The speed comes from a few specific changes, not cleverness. buf is a typed memoryview, so buf[off] is a direct memory read rather than a Python __getitem__. acc and delta are C integers, so the running total never boxes into a Python int and back on every iteration. Results go straight into a preallocated NumPy array through a typed memoryview, with no per-element append. And boundscheck=False / wraparound=False turn off the automatic per-access index checks; rainbow keeps explicit off + k <= n guards instead, so a truncated stream still fails safely rather than reading out of bounds. Same logic, no interpreter left in the loop.

This is the one rainbow reaches for most: three times so far, each on the order of 100x faster than the pure-Python loop above (measured at 80x for the .ch delta decode and 105x for the MSProfile.bin run-length decode).

  • _uvdelta.pyx: the Agilent diode-array .uv delta decode.

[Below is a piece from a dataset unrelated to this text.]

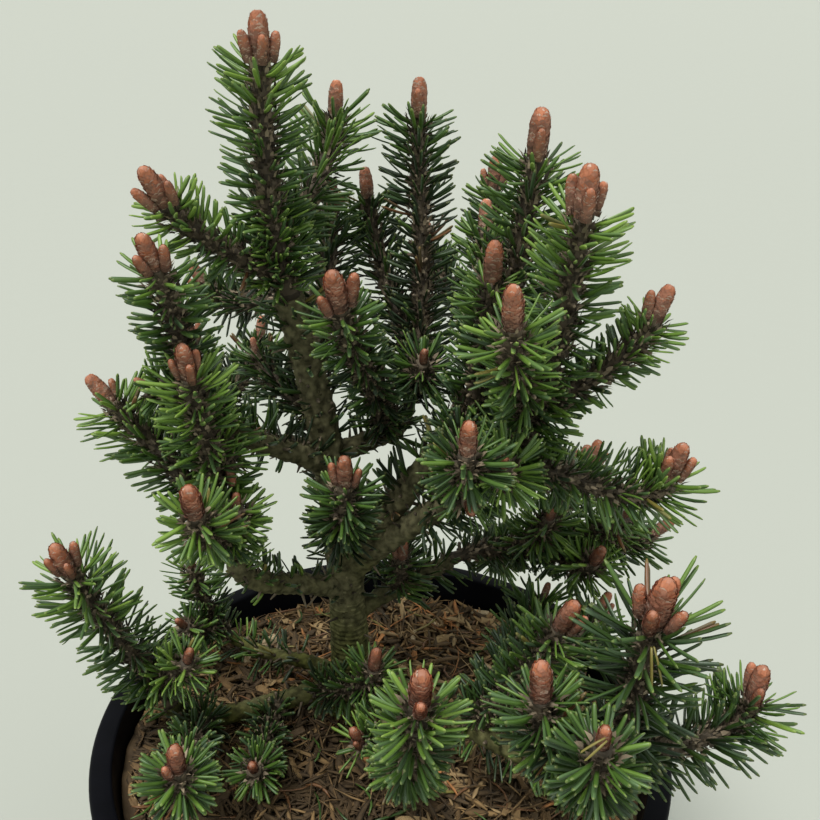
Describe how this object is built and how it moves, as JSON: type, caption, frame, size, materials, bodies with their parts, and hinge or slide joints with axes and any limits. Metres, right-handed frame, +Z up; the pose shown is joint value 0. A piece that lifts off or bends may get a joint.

  • _chdelta.pyx: the Agilent .ch channel (CAD/ELSD/UV) delta decode.

  • _msprofile.pyx: the MassHunter MSProfile.bin run-length decode.

Each follows the same shape. It is optional: the build compiles it when a C compiler and Cython are present and silently skips it otherwise, so a missing extension never breaks an install (prebuilt PyPI wheels include them). It has a pure-Python twin that runs when the extension is absent, with identical output; check which path is live with, e.g., rainbow.agilent.chemstation._chdelta_fast is not None. And it is held to bit-identical output by tests/test_accelerator.py, which compares the two paths on every fixture and checks the compiled path fails safely on truncated input rather than reading out of bounds.

One measurement note, since these loops are where it bites: cProfile’s per-call overhead makes a million-iteration byte loop look far heavier than it runs in practice, so confirm a hotspot against wall-clock before deciding it is worth compiling.